In appearance, Dougle looks like a cross between a Himalayan and a Siamese. My husband, Garey, says he knows the cat is part Himalayan, because every time he sees Dougle, him-a-layin on the couch or him-a-layin on the floor. I’ve looked through several cat references, and the breed that resembles him the closest is the Balinese.
Through the years, as Dougle has grown in size, Garey and the kids have accused me of over-feeding him. I tell them he is just big-boned. He is. He’s taller than a Pug and longer than a Dachshund, and sitting here just now seeing him next to Lucy (my friend Jess’s dog), I realize that he is actually the size of a Cocker Spaniel. Maybe, I am feeding him too much. Naw, it’s all that hair. It makes him appear larger than he actually is. Dougle has often been mistaken for a throw rug or a sweater by first-time visitors. More than one guest has been startled when the sweater jumps down from its resting place on the couch.
When my daughter, Nikki, was home for Christmas, she took several pictures of Dougle to take back to her skeptical friends. She attempted to show his sheer volume by placing him next to smaller items like a toaster oven, a carry-on bag and my granddaughter. “It’s no use,” Nikki said, “It’s like trying to tell someone how big a whale is. You can look at pictures of one all day long, but you really can’t grasp the size until you see it for yourself.
Because of his size, people are often taken aback when they first see Dougle. We’ve had visitors who were afraid to get out of their vehicles when they saw him sprawled out on the back steps. But there’s nothing to be afraid of, Dougle is really just a big baby. He is the personification of the term fradey-cat. He is afraid of snow, thunder storms, the vacuum cleaner, trash bags, anything with a spray nozzle, and new throw rugs. Curiosity will never kill this cat.
The thing I like most about Dougle is his tolerance for my granddaughter’s antics. Sabria uses his bushy tail to tidy up the couch and kitchen floor; and, like the E-Trade baby in the commercials, she has spent several minutes in time-out for riding Dougle “like a small horse.” Dougle simply takes it in stride, just crying pitifully to get my attention when Sabria pushes him too far.

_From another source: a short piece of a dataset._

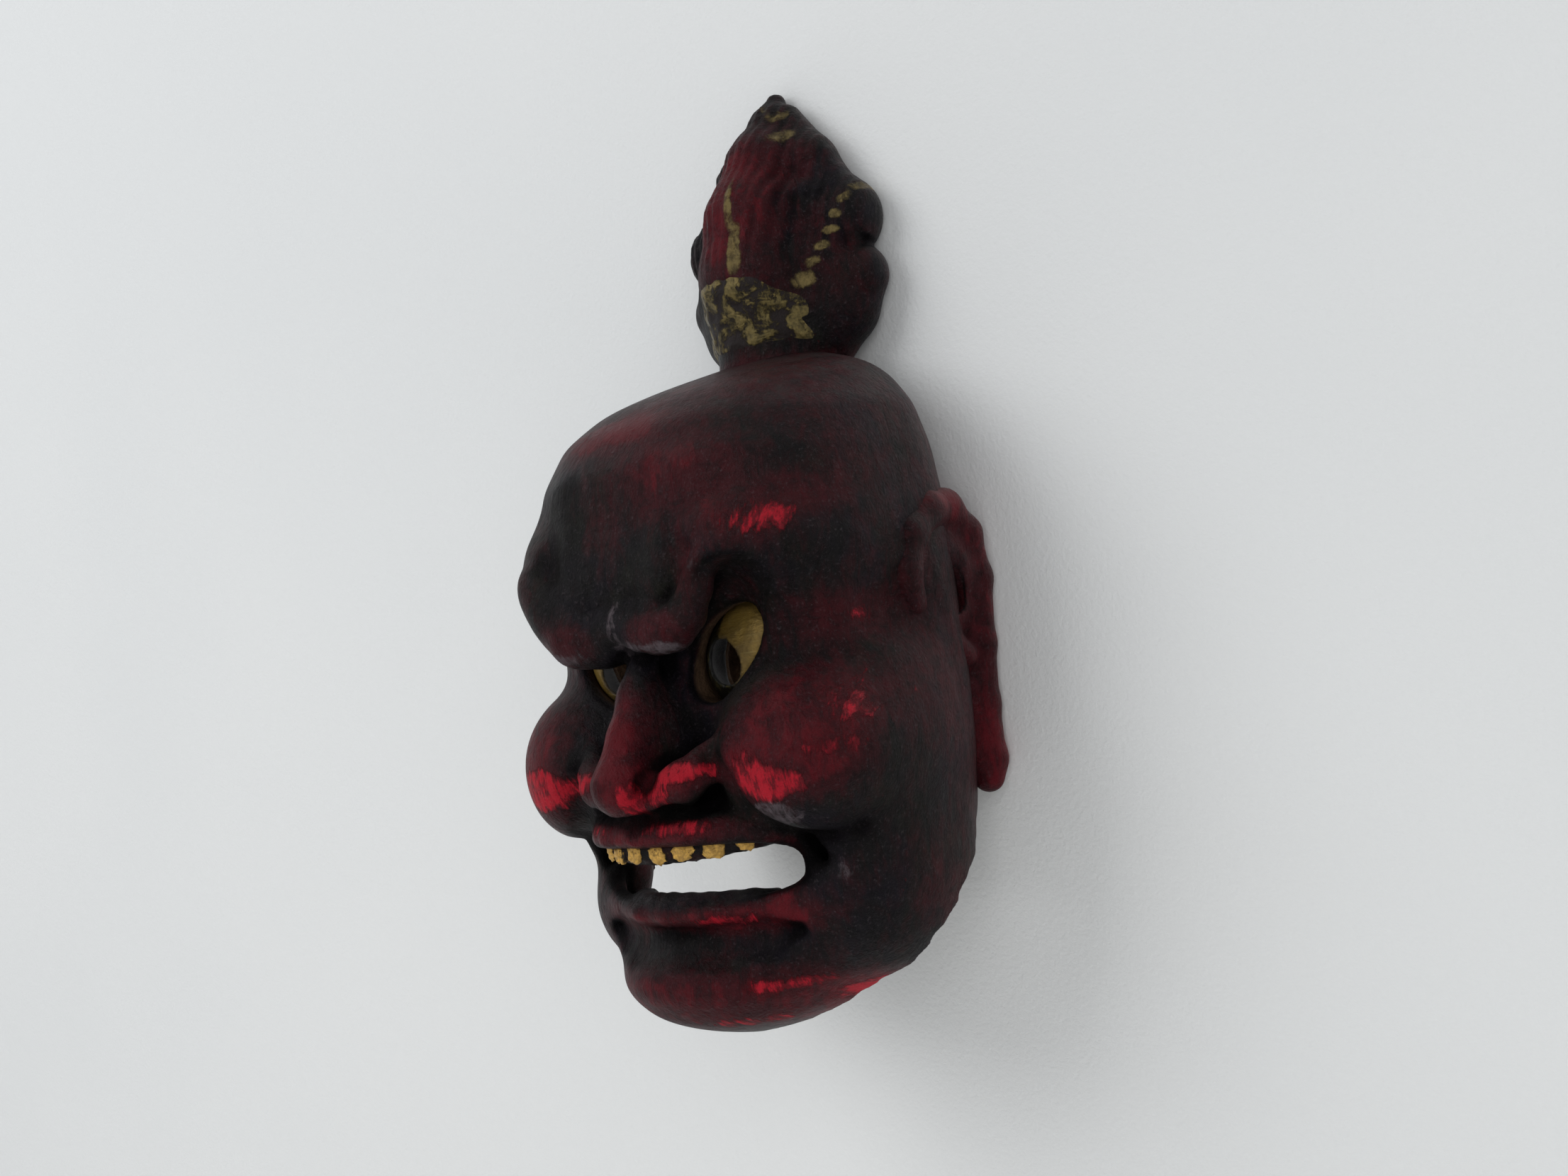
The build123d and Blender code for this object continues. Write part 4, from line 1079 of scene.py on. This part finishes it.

Everyone in the family has threatened to give Dougle away at one time or another. He’s one of those cats who is always under our feet or vying for our attention or hogging our favorite spots on the couch. If the truth be told, he puts up with as much out of us as we do him. Dougle is one of us, and I hope he lives many more years here on this hill with my family and me. After all, he has become a fixture, like the throw rugs and the sweaters.